If approached carefully an effective communication strategy can be used to build trust with the wider business community and help avoid potential investors getting cold feet. Throughout this process, the business needs to remember that the information it shares, and the way it is presented, will not only affect its own reputation, it will also impact the regulator’s view. Framing updates in a certain way might make the business look better, but if the regulator sees them as inaccurate or harmful to its own reputation, they may do more harm than good. Ultimately, the aim should be to show that the business respects and abides by FS regulation.

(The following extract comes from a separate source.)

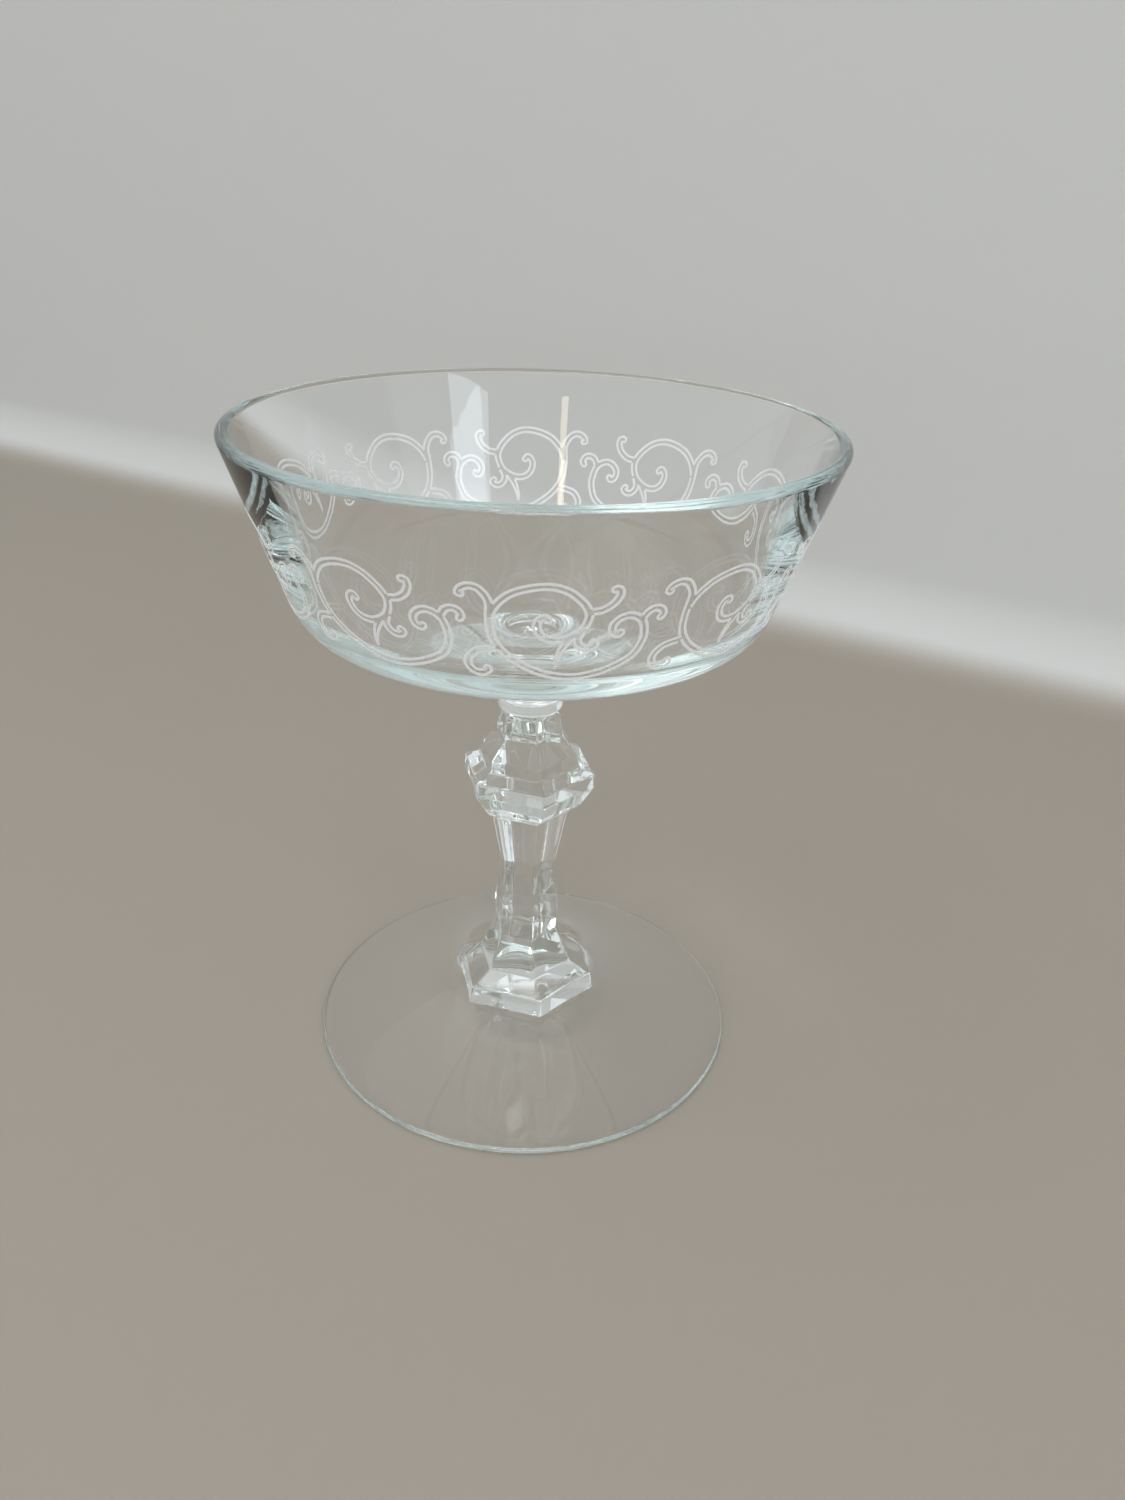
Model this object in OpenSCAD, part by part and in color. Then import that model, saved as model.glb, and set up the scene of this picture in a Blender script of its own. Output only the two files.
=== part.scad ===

Demonstrating FS regulation best practice
To recap, organisations should keep the following in mind as part of their initial response if a regulator comes calling:
- Assess the problem – does immediate action need to be taken? Knee-jerk reactions are rarely helpful.
- Create an internal team – who will work with the regulator and communicate with them, and how will you ensure continuity?
- Retain and ringfence documentation– and be mindful of creating new, and potentially inaccurate, documentation.
- Work with and not against the regulator – they are not the enemy so do not be defensive, instead focus on fulfilling your regulatory obligations.
- Remember the impact on the brand – be mindful of how you present the investigation internally and externally.
Any relationship with a regulator will be give and take. It’s unlikely that any investigation will be an easy process to manage, but adopting the right approach at the outset will help to smooth the process and will assist in achieving a sensible and effective result to any investigation. Often initial steps are taken with great urgency. However, there is real value in ensuring that these steps are taken in a considered way and are mindful of the circumstances of the individual case. Mistakes in the early stages can be difficult to rectify and may lead to greater costs at a later date. The fact is that taking a measured and proactive approach to any investigation is the key to minimising long-term disruption and costs, and maintaining your brand’s reputation.